# [MATERIAL SUPPLIED]
....

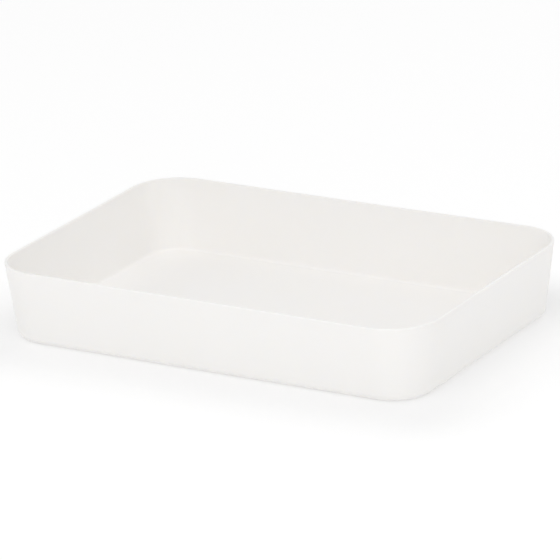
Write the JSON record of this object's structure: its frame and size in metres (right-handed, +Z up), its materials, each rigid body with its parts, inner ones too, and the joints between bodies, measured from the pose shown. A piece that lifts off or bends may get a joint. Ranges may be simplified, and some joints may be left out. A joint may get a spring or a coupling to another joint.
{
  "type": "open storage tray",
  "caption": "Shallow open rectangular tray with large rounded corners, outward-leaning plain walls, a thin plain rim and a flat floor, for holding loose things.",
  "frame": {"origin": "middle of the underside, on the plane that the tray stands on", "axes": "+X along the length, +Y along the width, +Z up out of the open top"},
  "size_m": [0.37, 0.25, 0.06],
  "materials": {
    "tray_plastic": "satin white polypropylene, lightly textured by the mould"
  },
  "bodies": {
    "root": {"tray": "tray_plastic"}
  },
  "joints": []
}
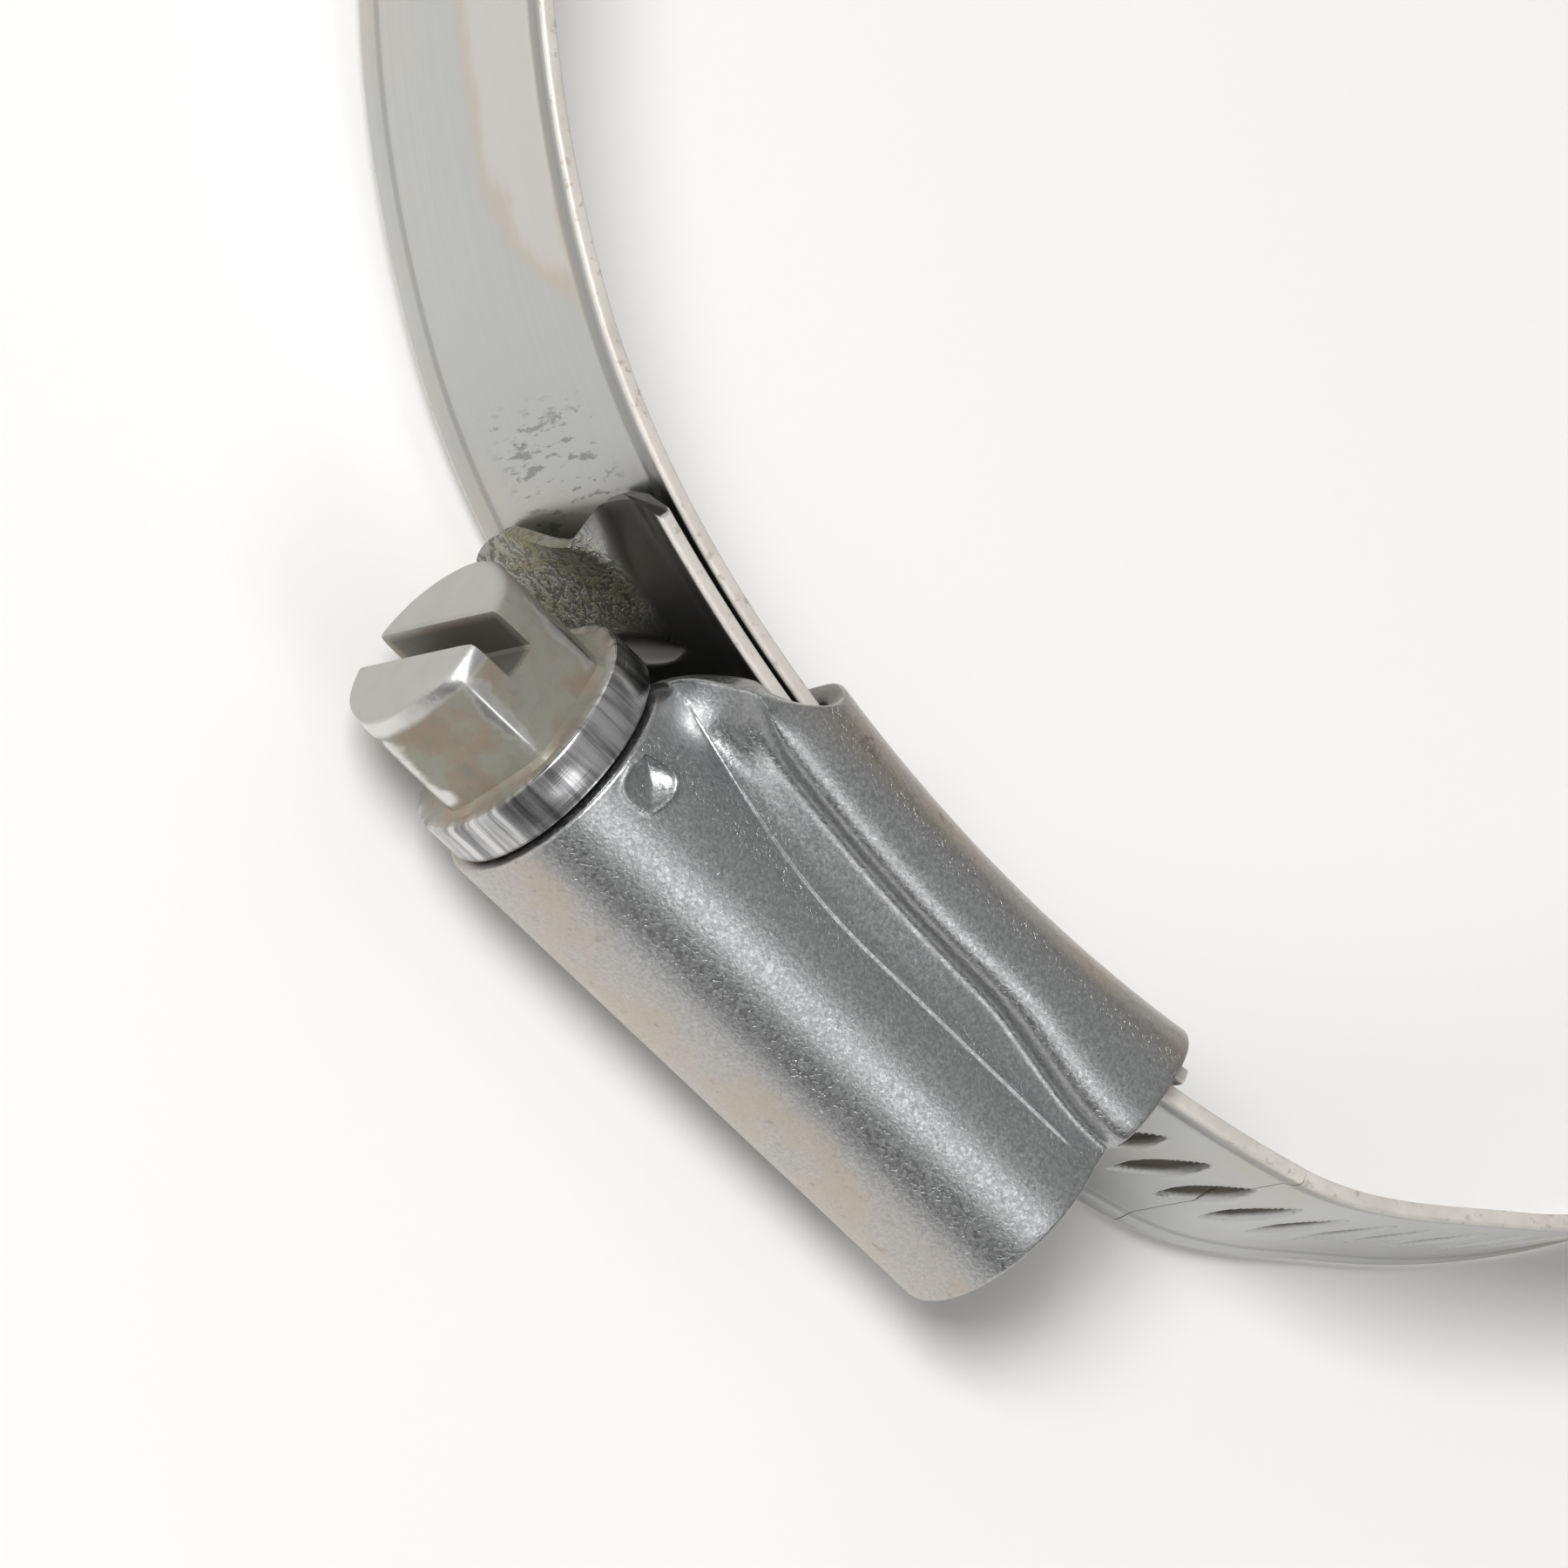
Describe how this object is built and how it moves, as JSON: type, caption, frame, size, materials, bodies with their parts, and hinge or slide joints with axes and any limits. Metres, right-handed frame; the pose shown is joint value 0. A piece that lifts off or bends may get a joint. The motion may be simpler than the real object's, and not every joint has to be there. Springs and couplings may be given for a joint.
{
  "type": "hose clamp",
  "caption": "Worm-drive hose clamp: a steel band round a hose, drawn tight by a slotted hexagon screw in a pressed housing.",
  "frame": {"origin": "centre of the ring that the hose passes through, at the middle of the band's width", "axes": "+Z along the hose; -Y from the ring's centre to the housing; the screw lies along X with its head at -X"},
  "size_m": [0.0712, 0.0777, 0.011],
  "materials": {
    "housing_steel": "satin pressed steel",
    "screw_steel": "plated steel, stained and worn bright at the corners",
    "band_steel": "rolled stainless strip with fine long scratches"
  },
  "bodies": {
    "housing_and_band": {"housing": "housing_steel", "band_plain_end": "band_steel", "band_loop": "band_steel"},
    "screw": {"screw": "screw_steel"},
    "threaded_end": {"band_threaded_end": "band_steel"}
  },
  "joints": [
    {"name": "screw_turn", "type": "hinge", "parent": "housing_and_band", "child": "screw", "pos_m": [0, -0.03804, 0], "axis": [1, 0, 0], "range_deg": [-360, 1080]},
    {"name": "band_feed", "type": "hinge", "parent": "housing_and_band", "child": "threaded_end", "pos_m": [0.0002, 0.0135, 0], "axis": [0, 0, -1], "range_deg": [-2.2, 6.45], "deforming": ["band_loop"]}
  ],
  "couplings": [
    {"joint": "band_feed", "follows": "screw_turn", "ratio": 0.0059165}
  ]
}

....

# [WRITTEN EXERCISE]
Produce an exact copy of every entry above.

# [EXERCISE SOLUTION]
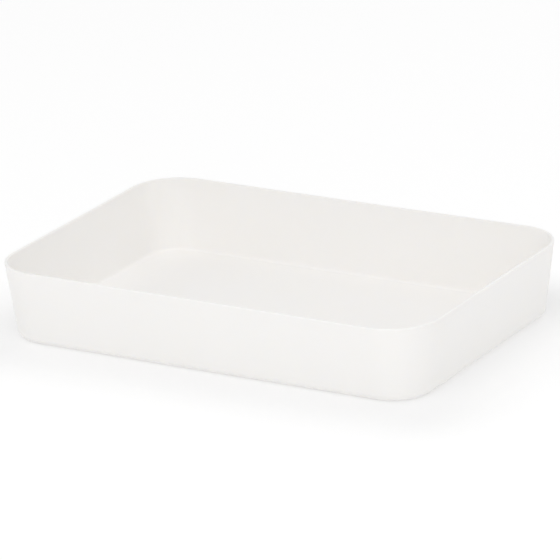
Write the JSON record of this object's structure: its frame and size in metres (right-handed, +Z up), its materials, each rigid body with its parts, inner ones too, and the joints between bodies, measured from the pose shown. A piece that lifts off or bends may get a joint. Ranges may be simplified, and some joints may be left out. A joint may get a spring or a coupling to another joint.
{
  "type": "open storage tray",
  "caption": "Shallow open rectangular tray with large rounded corners, outward-leaning plain walls, a thin plain rim and a flat floor, for holding loose things.",
  "frame": {"origin": "middle of the underside, on the plane that the tray stands on", "axes": "+X along the length, +Y along the width, +Z up out of the open top"},
  "size_m": [0.37, 0.25, 0.06],
  "materials": {
    "tray_plastic": "satin white polypropylene, lightly textured by the mould"
  },
  "bodies": {
    "root": {"tray": "tray_plastic"}
  },
  "joints": []
}
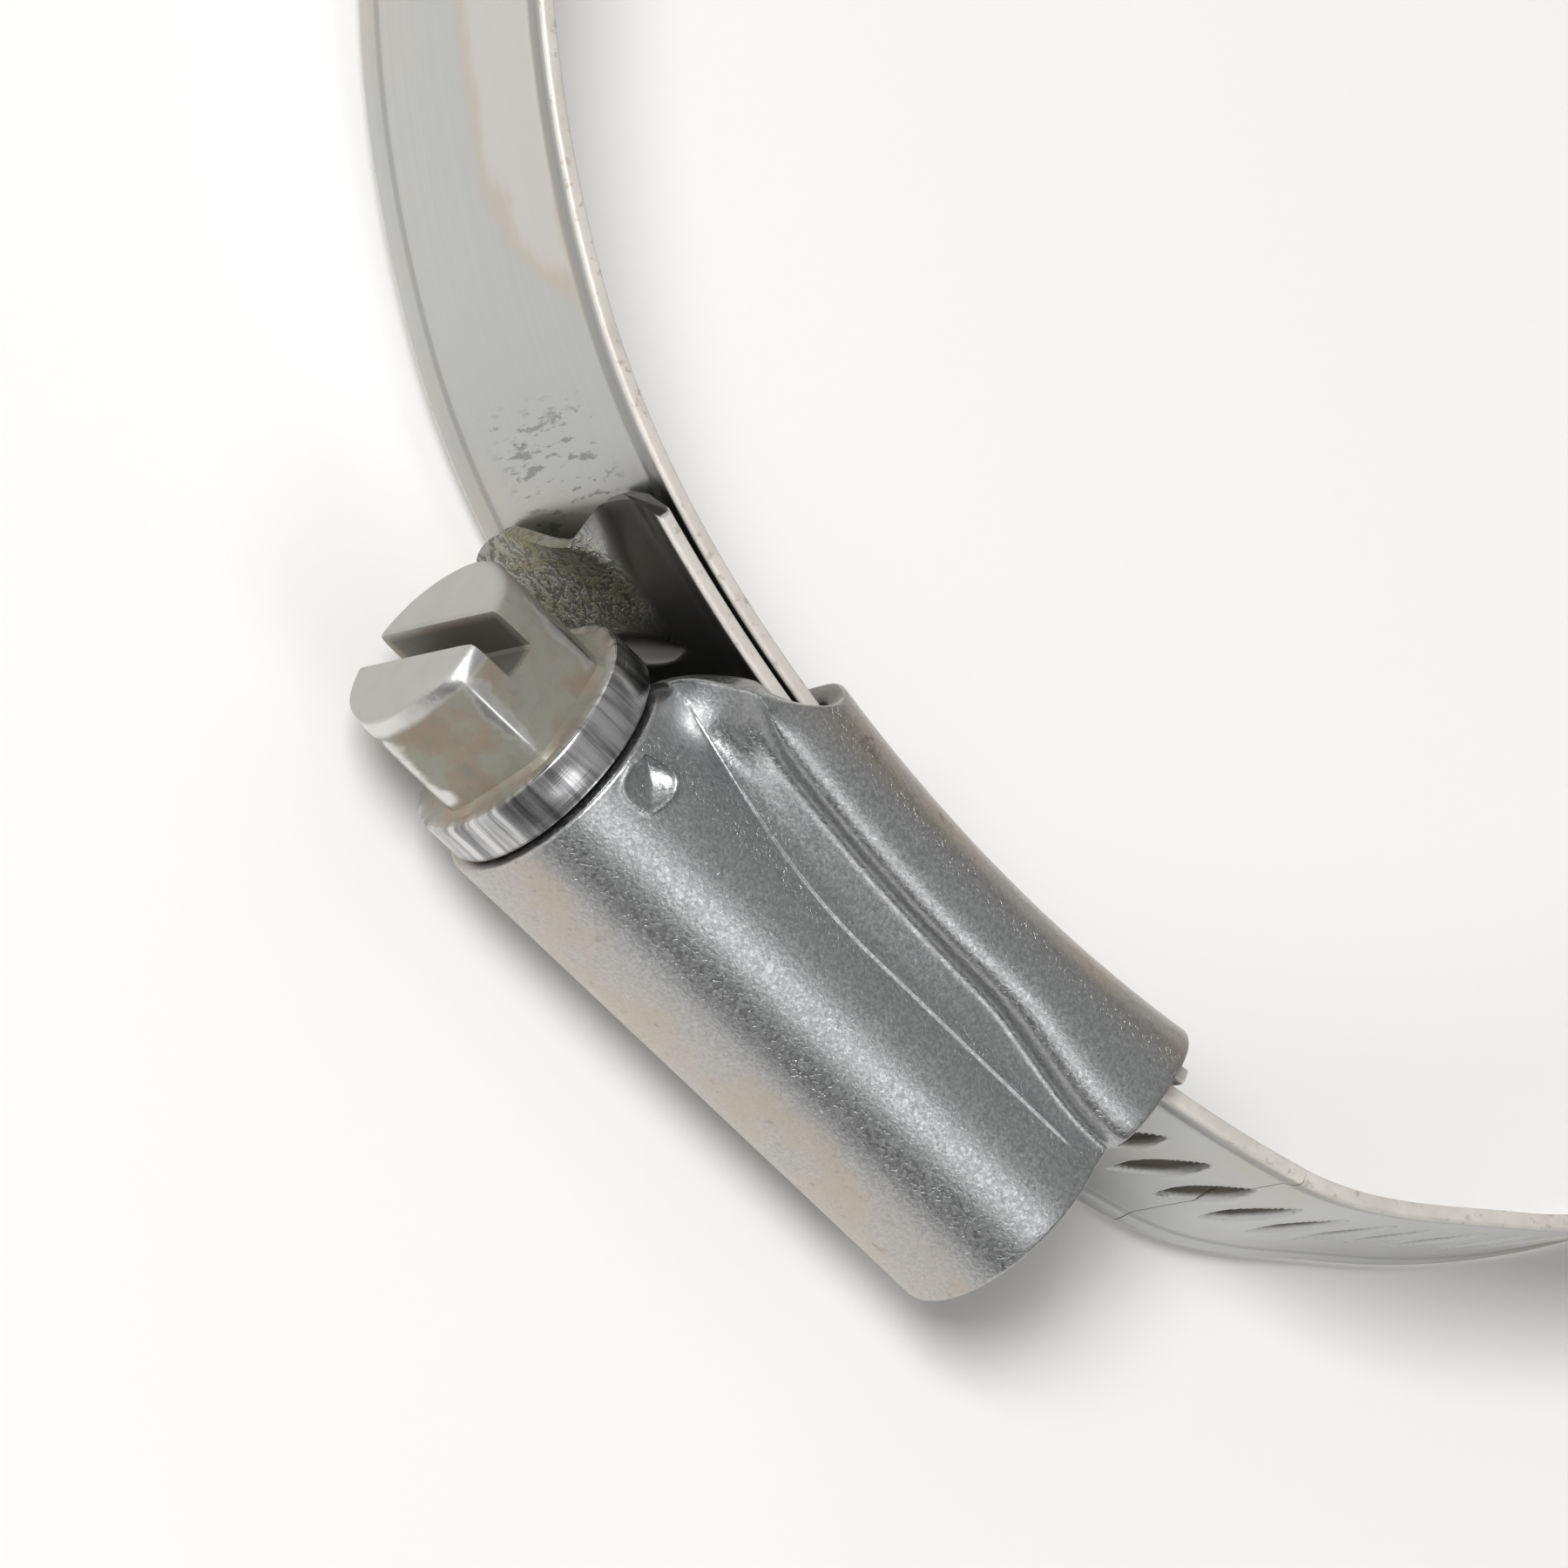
Describe how this object is built and how it moves, as JSON: type, caption, frame, size, materials, bodies with their parts, and hinge or slide joints with axes and any limits. Metres, right-handed frame; the pose shown is joint value 0. A piece that lifts off or bends may get a joint. The motion may be simpler than the real object's, and not every joint has to be there. Springs and couplings may be given for a joint.
{
  "type": "hose clamp",
  "caption": "Worm-drive hose clamp: a steel band round a hose, drawn tight by a slotted hexagon screw in a pressed housing.",
  "frame": {"origin": "centre of the ring that the hose passes through, at the middle of the band's width", "axes": "+Z along the hose; -Y from the ring's centre to the housing; the screw lies along X with its head at -X"},
  "size_m": [0.0712, 0.0777, 0.011],
  "materials": {
    "housing_steel": "satin pressed steel",
    "screw_steel": "plated steel, stained and worn bright at the corners",
    "band_steel": "rolled stainless strip with fine long scratches"
  },
  "bodies": {
    "housing_and_band": {"housing": "housing_steel", "band_plain_end": "band_steel", "band_loop": "band_steel"},
    "screw": {"screw": "screw_steel"},
    "threaded_end": {"band_threaded_end": "band_steel"}
  },
  "joints": [
    {"name": "screw_turn", "type": "hinge", "parent": "housing_and_band", "child": "screw", "pos_m": [0, -0.03804, 0], "axis": [1, 0, 0], "range_deg": [-360, 1080]},
    {"name": "band_feed", "type": "hinge", "parent": "housing_and_band", "child": "threaded_end", "pos_m": [0.0002, 0.0135, 0], "axis": [0, 0, -1], "range_deg": [-2.2, 6.45], "deforming": ["band_loop"]}
  ],
  "couplings": [
    {"joint": "band_feed", "follows": "screw_turn", "ratio": 0.0059165}
  ]
}